When the Anaheim Ducks rolled into Montreal, at the very least, a hard-fought game was expected, and quite possibly a loss for the home side, with the Ducks overpowering the injury-depleted Habs as only the big, bad California teams can. Instead, quite the opposite happened.
The opening minutes were eventful only in that Brendan Gallagher went backwards into Jonathan Bernier several feet from the blue paint, and one of the linesmen got banged up.
However, just past the five-minute mark, Andrew Cogliano scored right off a faceoff, but the Habs responded well, winding up with beautiful chances for Max Pacioretty and Jeff Petry.
The teams traded penalties in short order, as first the Ducks took a call, then Pacioretty. Very shortly into the penalty kill, however, Carey Price nearly sprang Paul Byron on the breakaway. Cam Fowler was forced to trip Byron up, and the teams played four-on-four for about a minute.
Coming off the power play, the fourth line had a very strong shift in the offensive zone, and on the next shift, Torrey Mitchell passed the puck to Petry who brought it up the ice on a two-on-one and shot for the rebound. The puck went straight to a wide-open Byron, who scored with one minute left in the period.
After 20, and the score tied at one apiece, the Habs led in shots 10-7, and looked pretty evenly matched against the Ducks.
The second period ended up with quite a few opportunities for the Canadiens, as Gallagher (looking more like his normal self than he has in a while) tipped a Petry shot just wide, and Plekanec nearly capitalized on a Fowler turnover.
Throughout the next few minutes, the Habs largely controlled the puck, and held the offensive zone at full strength.
On the power-play, however, the Habs struggled to get into the zone for most of the night. At the tail end of their second power play of the period, with little threat to the Ducks penalty kill up to that point, Artturi Lehkonen burst into the zone after a neutral zone faceoff loss and won the puck back. He sent the puck to Paul Byron, who made a perfect pass to Plekanec. Plekanec made no mistake, and Bernier was helpless to prevent it.

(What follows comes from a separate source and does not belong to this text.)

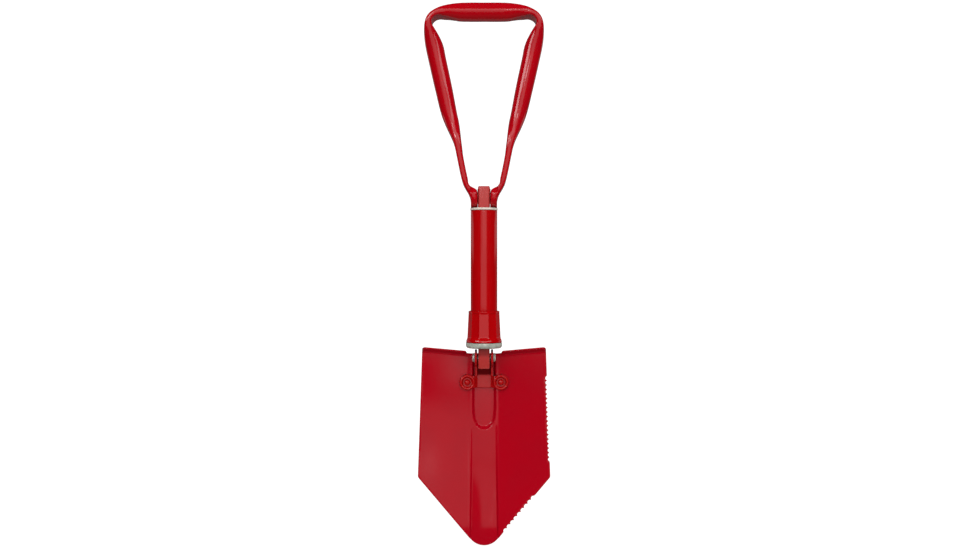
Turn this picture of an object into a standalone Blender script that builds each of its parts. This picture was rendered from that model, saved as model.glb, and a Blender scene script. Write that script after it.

The Habs’ onslaught continued after the goal, as Gallagher came close to breaking his scoreless streak
As the whistle went, the two teams tangled as Torrey Mitchell came to the defence of Gallagher and got in a scuffle with Joseph Cramarossa.
After 40 minutes, not only did the Habs lead 2-1, but they definitely got the best of the second period, outshooting Anaheim to the tune of 22-10.
As a result of the period-ending tussle, the Habs were on the penalty kill to start the third, but they killed it off handily. Just minutes after surviving the odd-man situation, Petry’s hot streak continued, as he scored his third goal in three games to put the Habs up by a more comfortable two goals.
Daniel Carr drew a tripping call against Bernier at 7:52, and Pacioretty absolutely made the goaltender pay. Petry drew the assist, earning his seventh point in five games, and his third of the night.
The Ducks did generate a little push back, but appeared to largely pack it in after Pacioretty’s goal. With 46 seconds left, Chris Terry scored his first goal as a Hab to make it 5-1 and put the game away.
This was a big win for the Habs, scoring two power-play goals, and holding Anaheim to only three shots in both the second and third periods.
Final scoring chances tonight were 21-5 for Montreal, similar to the Colorado game. High danger chances were 8-1 for the Habs.— Andrew Berkshire (@AndrewBerkshire) December 21, 2016
Yes Anaheim played last night, but the Habs are down some key pieces, and never once took their foot off the gas.
- Artturi Lehkonen continues to impress on both sides of the puck. He’s not exactly flashy, but he always seems to be doing the right things in the right places.
- Paul Byron has 11 goals this year, matching his career high, and sits only two behind Max Pacioretty for the lead in goals on the team. That’s 11 goals for free. Thanks, Calgary!
- Nathan Beaulieu had a really good night, playing big minutes, getting three shots, and picking up an assist on Terry’s goal. He looked comfortable and played with a certain élan that was very pleasing to watch.
- Jeff Petry is on fire lately, and last night was no exception. He seems to be jumping up in the play much more frequently lately, to very good effect.
- This is definitely not the Ducks team of old, and boy do the Habs know how to pick apart Jonathan Bernier.
- I had a whole thought dedicated to how the power play looked bad and the Habs miss Alex Galchenyuk, and then they went and scored two on the power play. Despite some restlessness from the fans as they lost momentum on their first few chances, the team found a way to score two goals without needing the normal five-man setup.